* **TASK OBJECTIVE**
Print all the records exactly, please.

* **DATASET CONTENT**
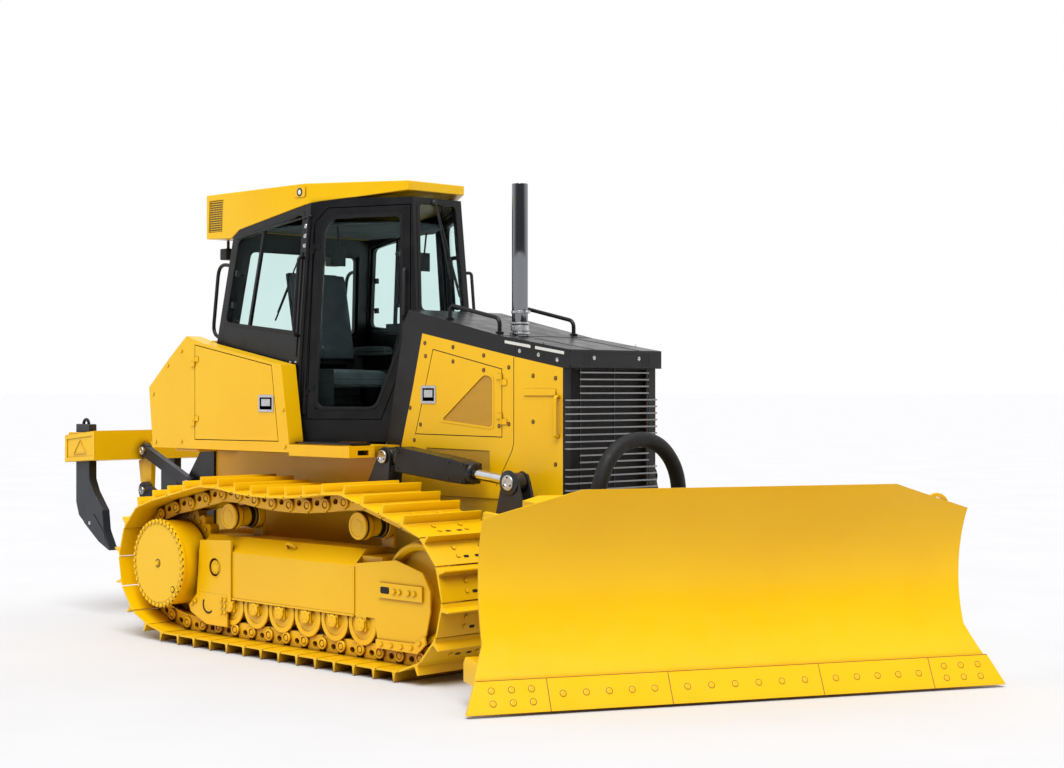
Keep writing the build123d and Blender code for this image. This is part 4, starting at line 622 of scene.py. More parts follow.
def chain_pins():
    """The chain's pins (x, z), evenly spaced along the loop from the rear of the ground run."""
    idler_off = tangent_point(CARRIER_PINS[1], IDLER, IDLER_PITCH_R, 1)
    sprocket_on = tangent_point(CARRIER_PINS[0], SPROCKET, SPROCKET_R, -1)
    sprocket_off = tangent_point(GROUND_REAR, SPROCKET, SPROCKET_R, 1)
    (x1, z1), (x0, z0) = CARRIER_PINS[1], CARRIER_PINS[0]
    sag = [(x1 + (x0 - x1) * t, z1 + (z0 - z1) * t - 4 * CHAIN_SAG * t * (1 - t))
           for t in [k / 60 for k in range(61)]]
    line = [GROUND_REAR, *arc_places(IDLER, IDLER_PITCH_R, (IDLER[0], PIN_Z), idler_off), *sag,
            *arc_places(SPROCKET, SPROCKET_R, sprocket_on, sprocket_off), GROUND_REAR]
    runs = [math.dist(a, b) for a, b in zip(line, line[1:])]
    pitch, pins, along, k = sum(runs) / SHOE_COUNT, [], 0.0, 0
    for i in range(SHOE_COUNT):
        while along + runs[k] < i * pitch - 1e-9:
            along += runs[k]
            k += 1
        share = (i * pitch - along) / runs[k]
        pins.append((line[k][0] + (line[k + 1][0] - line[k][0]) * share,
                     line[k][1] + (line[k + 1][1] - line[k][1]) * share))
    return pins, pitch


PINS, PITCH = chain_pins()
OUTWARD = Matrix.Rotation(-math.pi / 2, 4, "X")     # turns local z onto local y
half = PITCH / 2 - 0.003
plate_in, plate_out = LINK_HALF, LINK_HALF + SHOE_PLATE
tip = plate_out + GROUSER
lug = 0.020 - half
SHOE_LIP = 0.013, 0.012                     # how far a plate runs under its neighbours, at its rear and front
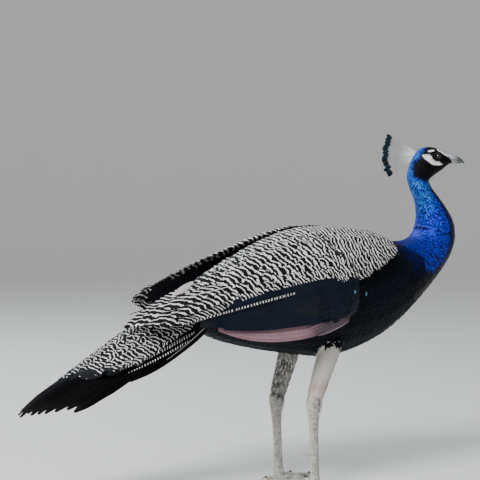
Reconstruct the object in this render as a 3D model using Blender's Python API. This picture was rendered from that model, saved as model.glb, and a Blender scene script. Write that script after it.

* **WRITTEN REPLY**
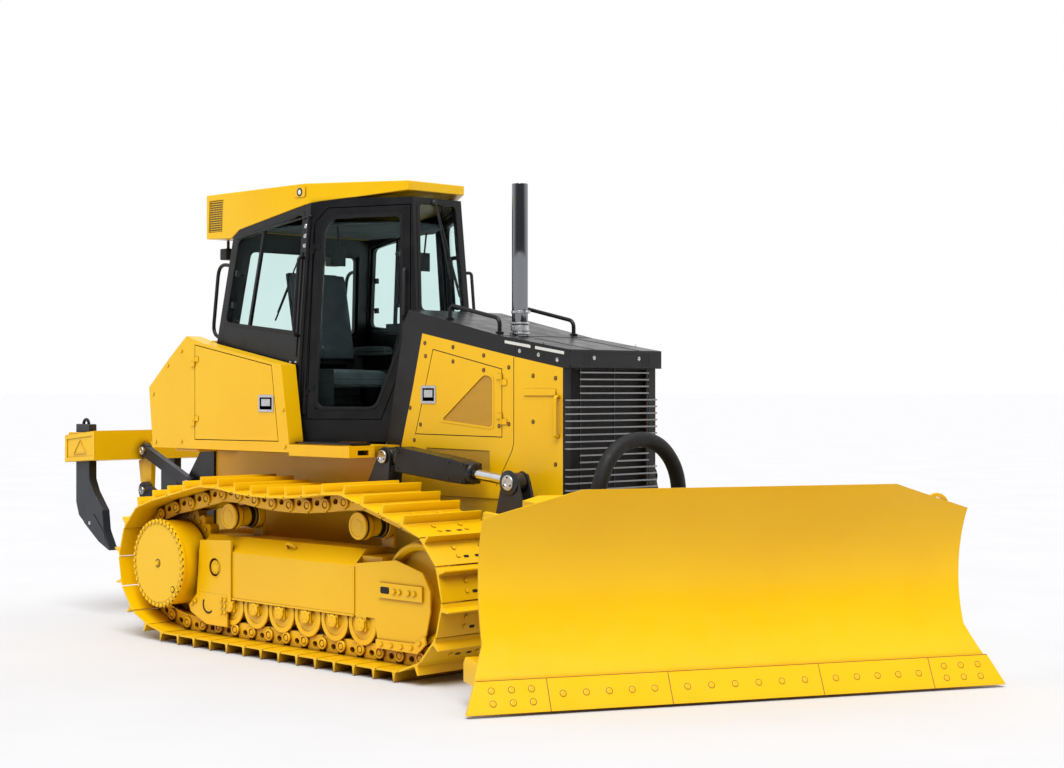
Keep writing the build123d and Blender code for this image. This is part 4, starting at line 622 of scene.py. More parts follow.
def chain_pins():
    """The chain's pins (x, z), evenly spaced along the loop from the rear of the ground run."""
    idler_off = tangent_point(CARRIER_PINS[1], IDLER, IDLER_PITCH_R, 1)
    sprocket_on = tangent_point(CARRIER_PINS[0], SPROCKET, SPROCKET_R, -1)
    sprocket_off = tangent_point(GROUND_REAR, SPROCKET, SPROCKET_R, 1)
    (x1, z1), (x0, z0) = CARRIER_PINS[1], CARRIER_PINS[0]
    sag = [(x1 + (x0 - x1) * t, z1 + (z0 - z1) * t - 4 * CHAIN_SAG * t * (1 - t))
           for t in [k / 60 for k in range(61)]]
    line = [GROUND_REAR, *arc_places(IDLER, IDLER_PITCH_R, (IDLER[0], PIN_Z), idler_off), *sag,
            *arc_places(SPROCKET, SPROCKET_R, sprocket_on, sprocket_off), GROUND_REAR]
    runs = [math.dist(a, b) for a, b in zip(line, line[1:])]
    pitch, pins, along, k = sum(runs) / SHOE_COUNT, [], 0.0, 0
    for i in range(SHOE_COUNT):
        while along + runs[k] < i * pitch - 1e-9:
            along += runs[k]
            k += 1
        share = (i * pitch - along) / runs[k]
        pins.append((line[k][0] + (line[k + 1][0] - line[k][0]) * share,
                     line[k][1] + (line[k + 1][1] - line[k][1]) * share))
    return pins, pitch


PINS, PITCH = chain_pins()
OUTWARD = Matrix.Rotation(-math.pi / 2, 4, "X")     # turns local z onto local y
half = PITCH / 2 - 0.003
plate_in, plate_out = LINK_HALF, LINK_HALF + SHOE_PLATE
tip = plate_out + GROUSER
lug = 0.020 - half
SHOE_LIP = 0.013, 0.012                     # how far a plate runs under its neighbours, at its rear and front
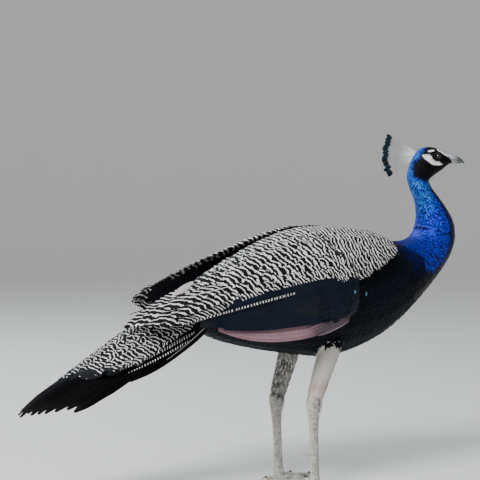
Reconstruct the object in this render as a 3D model using Blender's Python API. This picture was rendered from that model, saved as model.glb, and a Blender scene script. Write that script after it.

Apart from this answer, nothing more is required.